H believes that I am overfeeding the hens and all because I was clearing out the kitchen cupboards and found a half bag of couscous and some stale muesli and put it in a bowl to which I added some boiling water until it resembled a glorious mush and then when it had cooled somewhat I went out and tossed it to the critters who waddled over to the gate and cocked their gloriously tiny intelligent little heads at me and bowed down as if in fowl prayer. So what! I have to direct my maternal instinct somewhere, now that the house is declining in human beings (at least temporarily) and I feel sorry for the hens, out there in the mud and cold and rain and darkest of nights. H thinks I am mad. That's okay too. Because there are times when I feel mad.

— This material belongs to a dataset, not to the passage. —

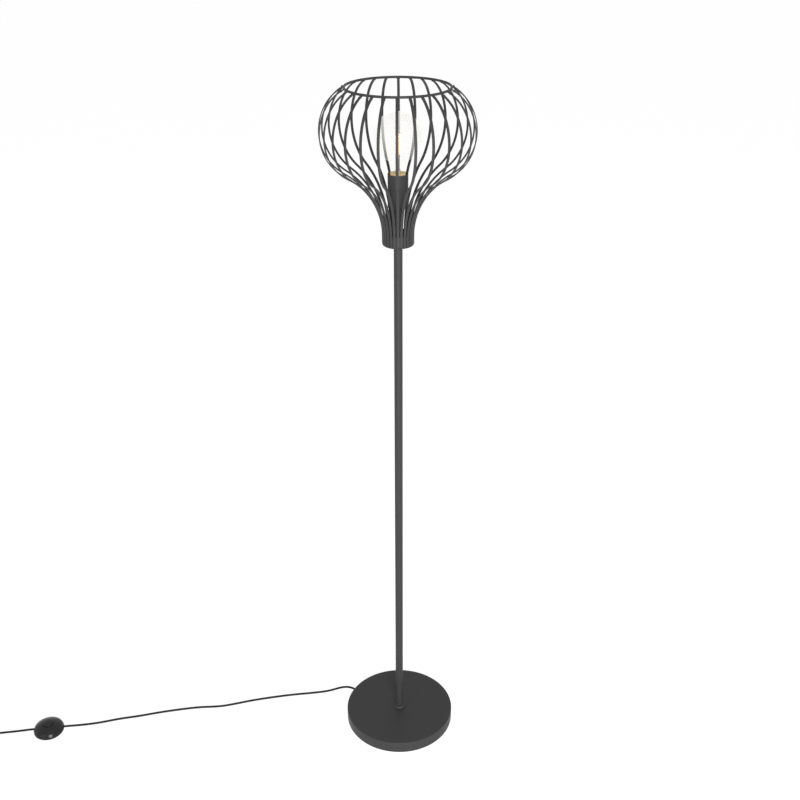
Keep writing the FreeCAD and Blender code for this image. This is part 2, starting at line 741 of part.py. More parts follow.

My youngest son went to Wales yesterday on a school rugby tour. There was a real scramble to get everything done in preparation. He needed sterling for a start and pistachios (don't ask) and tons of Rugby gear for the 'friendlies' arranged with the Welsh schools and his Ipod and credit for his phone and the list went on. I thought with two sons gone (one in college in Dublin) and my eldest son remaining and usually quiet as a church mouse that the house would take on a new and much longed for peace. But no. The silence deafens. It unsettles. It makes me antsy. It challenges all that my life has to say. I open doors and close them again and rearrange the cushions on the sofa. I sit to write and nothing comes out. I fiddle with the pen. Throw it down. Walk around. Make coffee. Hum a tune. Clean the glass. Arrange the candles. Marvel at how tidy the shoe bin is. Nothing works. I face myself in the mirror and look away again.
I take the dogs for a walk. We head to the park where there are a few cars in the parking lot. Most of the walkers are older than me and keep their heads down. One woman comments on Small Dog and says that she is the image of the dog in the movie, The Artist. I smile and move on. I walk to try and clear my head. It is clouded with condensation.
Nobody ever tells you about the place I find myself in now. I hate it when people say 'empty nest'. It sounds, so, well, so empty. There has to be a better way to describe it. It could be; silent home. God no, that sounds worse. How about empty laundry basket or tidy bathroom or matching sock time? How about time for yourself time? How about now that you have reared three sons and they don't really need you anymore that it is about time you figured yourself out-again? How about it being more simple? How about having a choice to stop the clock say about ten years ago? Just slowing it all down for about another ten years and then maybe then I would be able for this, this cut, this slicing off of purpose, this sudden and abrupt ending that makes me wonder if it was all a dream that I conjured up, to avoid this deafening emptiness, this bloody sense of an ending.